Let $A_1\subseteq\mathbb{R}^n$, such that the metric-space $(A_1,d_1)$ is complete, with $d_1(x_1,x_2)=\|x_1-x_2\|_2$ the usual Euclidean metric.

Given that $(A_1,d_1)$ is complete, I try to understand properties of the completion $\bar{A}_2$ of $A_2$ with respect to the metric space $(A_2,d_2)$ for any metric $d_2$, for the specific case when $A_1=A_2$. Sorry for the terrible notation...
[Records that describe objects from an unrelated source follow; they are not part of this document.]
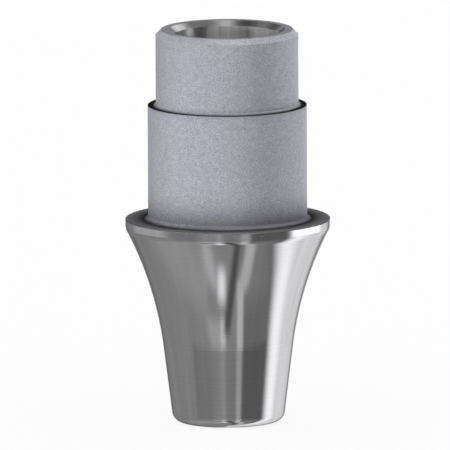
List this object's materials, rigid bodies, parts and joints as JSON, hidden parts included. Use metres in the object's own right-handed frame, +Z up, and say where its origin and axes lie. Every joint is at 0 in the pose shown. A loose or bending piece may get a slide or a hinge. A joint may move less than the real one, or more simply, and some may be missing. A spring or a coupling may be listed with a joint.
{
  "type": "dental abutment",
  "caption": "Round bonding base for an implant crown: tapered seat, trumpet-shaped collar with a flat shoulder, stepped cylindrical post and a central screw channel.",
  "frame": {"origin": "centre of the flat tip of the tapered seat, which is the lowest point of the part", "axes": "+Z up the turning axis, from the implant towards the crown; the part is round, so X and Y are free"},
  "size_m": [0.005, 0.005, 0.0097],
  "materials": {
    "titanium": "grey titanium: polished collar, taper and screw channel; fine-blasted post, crest and shoulder"
  },
  "bodies": {
    "root": {"abutment": "titanium"}
  },
  "joints": []
}
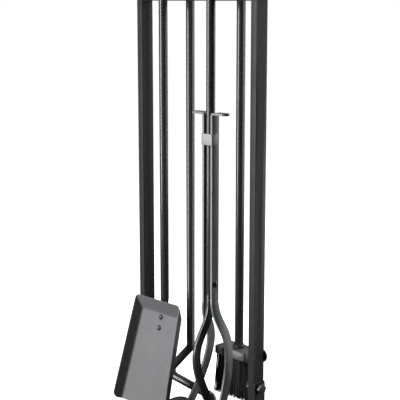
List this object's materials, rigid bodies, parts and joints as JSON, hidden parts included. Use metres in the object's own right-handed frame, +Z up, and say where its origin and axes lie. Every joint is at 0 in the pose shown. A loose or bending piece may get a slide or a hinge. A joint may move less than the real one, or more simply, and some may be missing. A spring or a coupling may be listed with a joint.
{
  "type": "fireplace tool set",
  "caption": "Free-standing steel tube frame with wire hooks, holding a shovel, a zigzag poker, scissor log tongs and a brush, each with a loop handle.",
  "frame": {"origin": "on the floor, under the middle of the stand", "axes": "+X along the frame from the left post to the right post, -Y to the front where the shovel and tongs hang, +Z up"},
  "size_m": [0.256, 0.164, 0.7423],
  "materials": {
    "frame_coat": "satin black powder coat",
    "rod_coat": "satin black powder coat",
    "pan_coat": "satin black powder coat on sheet steel",
    "block_coat": "satin black coat",
    "black_bolt": "black oxide, slightly glossy",
    "cap_plastic": "matt black",
    "pad_rubber": "matt black",
    "bristle": "black stiff bristles"
  },
  "bodies": {
    "stand": {"left_post": "frame_coat", "right_post": "frame_coat", "top_bar": "frame_coat", "middle_bar": "frame_coat", "lower_bar": "frame_coat", "left_foot": "frame_coat", "right_foot": "frame_coat", "left_tongue": "frame_coat", "right_tongue": "frame_coat", "left_foot_bolt": "black_bolt", "right_foot_bolt": "black_bolt", "left_foot_nut": "black_bolt", "right_foot_nut": "black_bolt", "left_connector_bolt": "black_bolt", "right_connector_bolt": "black_bolt", "left_end_cap": "cap_plastic", "right_end_cap": "cap_plastic", "front_left_pad": "pad_rubber", "front_right_pad": "pad_rubber", "back_left_pad": "pad_rubber", "back_right_pad": "pad_rubber", "shovel_hook": "frame_coat", "tongs_hook": "frame_coat", "poker_hook": "frame_coat", "brush_hook": "frame_coat"},
    "shovel": {"shovel_rod": "rod_coat", "shovel_handle": "rod_coat", "shovel_pan": "pan_coat", "shovel_rivets": "black_bolt"},
    "poker": {"poker_rod": "rod_coat", "poker_handle": "rod_coat"},
    "tongs": {"tongs_rod": "rod_coat", "tongs_handle": "rod_coat"},
    "tongs_lever": {"tongs_left_arm": "rod_coat", "tongs_right_arm": "rod_coat", "tongs_clip": "rod_coat", "tongs_pivot": "black_bolt"},
    "brush": {"brush_rod": "rod_coat", "brush_handle": "rod_coat", "brush_collar": "rod_coat", "brush_block": "block_coat", "bristles": "bristle"}
  },
  "joints": [
    {"name": "shovel_lift", "type": "slide", "parent": "stand", "child": "shovel", "axis": [0, -0.788, 0.6157], "range_m": [0, 0.09]},
    {"name": "poker_lift", "type": "slide", "parent": "stand", "child": "poker", "axis": [0, 0.788, 0.6157], "range_m": [0, 0.09]},
    {"name": "tongs_lift", "type": "slide", "parent": "stand", "child": "tongs", "axis": [0, -0.788, 0.6157], "range_m": [0, 0.09]},
    {"name": "brush_lift", "type": "slide", "parent": "stand", "child": "brush", "axis": [0, 0.788, 0.6157], "range_m": [0, 0.09]},
    {"name": "tongs_grip", "type": "hinge", "parent": "tongs", "child": "tongs_lever", "pos_m": [0.0465, -0.023, 0.247], "axis": [1, 0, 0], "range_deg": [0, 8]}
  ]
}
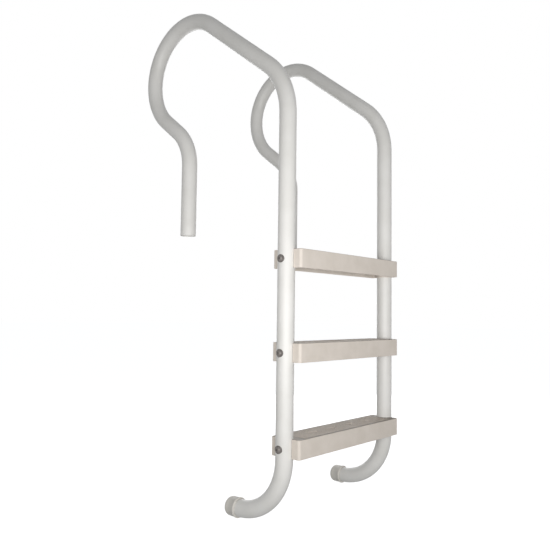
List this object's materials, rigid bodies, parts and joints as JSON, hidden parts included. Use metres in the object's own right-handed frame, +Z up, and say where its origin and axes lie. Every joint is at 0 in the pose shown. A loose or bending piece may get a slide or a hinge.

Short example: Let $A_1=\left[1,\infty\right)$; $(A_1,d_1)$, with $d_1(x,y)=|x-y|$ is complete; however, $(A_2,d_2)$, with $A_1=A_2$ and $d_2(x,y)=|\frac{1}{x}-\frac{1}{y}|$ is not complete, since Cauchy-series $(a_k)_{k\in\mathbb{N}}$, $a_k=k$ does not converge in $A_2$. Without respect to notation, I can probably write the completion of $A_2$ somewhat like $\bar{A}_2=A_2\cup\{\infty\}$.
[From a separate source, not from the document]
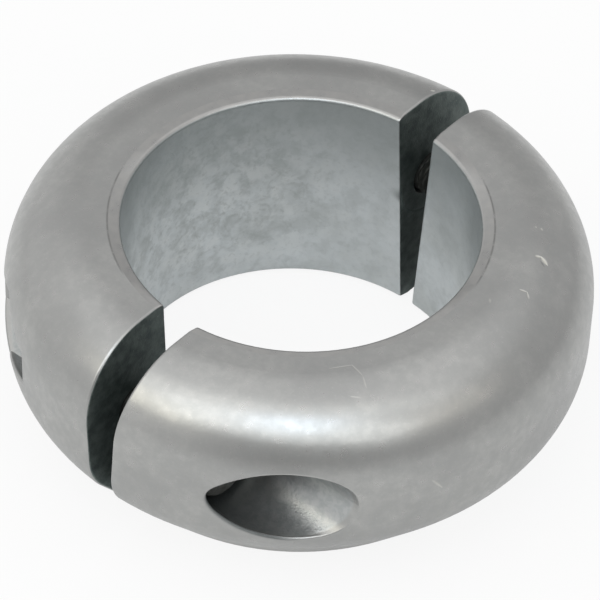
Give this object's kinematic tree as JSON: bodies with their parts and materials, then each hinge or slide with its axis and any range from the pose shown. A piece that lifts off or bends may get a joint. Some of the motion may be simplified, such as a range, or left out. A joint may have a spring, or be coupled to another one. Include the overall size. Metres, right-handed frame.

My questions: 1) Is the "$\infty$" in $\bar{A}_2=A_2\cup\{\infty\}$ in my example only one equivalence class, or are there "more than one $\infty$'s"?

2) Assume additionally that $A_1$ in $(A_1,d_1)$ is bounded (i.e. compact), and $n=1$. Is it still possible that a $d_2$ exists, such that $(A_2,d_2)$, with $A_2=A_1$, is not complete? If yes, are there some moderate assumptions about $d_2$ preventing such cases?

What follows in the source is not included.